Extraausgabe des Kantinencomics

Krisentagebuch 5: Kein Applaus

Mal schwillt er langsam an, mal bricht er sich tobend Bahn. Er kann verhalten sein, wütend oder begeistert, erschlagen oder routiniert und manchmal gar unentschieden. Wer wie ich häufig ins Theater geht (derzeit muss man sagen, ging), kennt Applaus in verschiedensten Formen, mal geordnet und rhythmisch, mal zu früh anbrechend, bisweilen stehend und von Buh- oder Bravo-Rufen begleitet. Immer kollektiv. Ein selbstverständlich gewordenes „Geräusch“, eine gemeinschaftliche Geste, die ich in dieser Zwangstheaterpause vermisse. Für viele meiner Kritikerkollegen und -kolleginnen gehört das Nicht-Klatschen zur Berufsehre. Manche klatschen, aber extra verlangsamt, womöglich als Ausdruck einer besonderen Geringschätzung oder vielleicht als eine Art zur Schau gestellte Zurückhaltung. Ich für meinen Teil muss an dieser Stelle gestehen, dass ich mich an diese „Ehre“ nicht halte. Noch nie gehalten habe. Anerkennung einer Arbeitsleistung (und mit der ist jede, wirklich jede Premiere verbunden) und Bewertung einer künstlerischen Leistung sollte man, davon bin ich überzeugt, voneinander trennen. Gut, auch ich entziehe mich Standing Ovations und jeglichen Ausrufen. Ich habe mein eigenes Klatschtempo entwickelt, das ich für angemessen halte: handfest, aber nicht zu laut, freundlich, aber nicht gewogen – irgendwo zwischen andante und facile. Applauskenner würden diese Nuancen womöglich heraushören.

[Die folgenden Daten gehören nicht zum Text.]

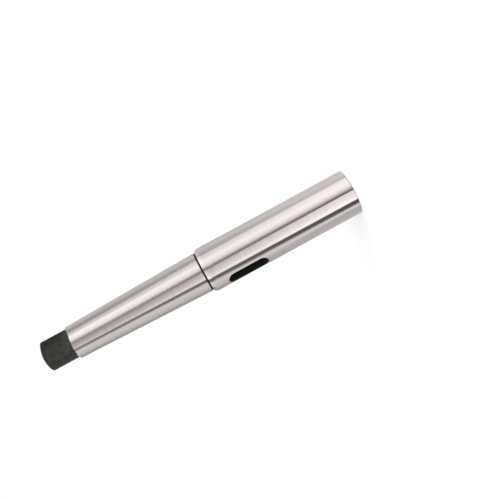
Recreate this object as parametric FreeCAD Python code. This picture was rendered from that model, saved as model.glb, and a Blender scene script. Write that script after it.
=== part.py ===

Im Moment bin zum Nicht-Applaus gezwungen, sind mir praktisch die Hände gebunden. Ich weiß nicht, wann ich das nächste Mal in einem voll besetzten Zuschauerraum sitzen darf, über die Qualität einer Inszenierung oder Choreographie innerlich schon sinnierend, während ich dem Applaus der anderen lausche und selbst den Künstlern auf der Bühne meinen Respekt zolle: mit meinen Händen. Ich bin sicher, es wird mir ein Fest sein.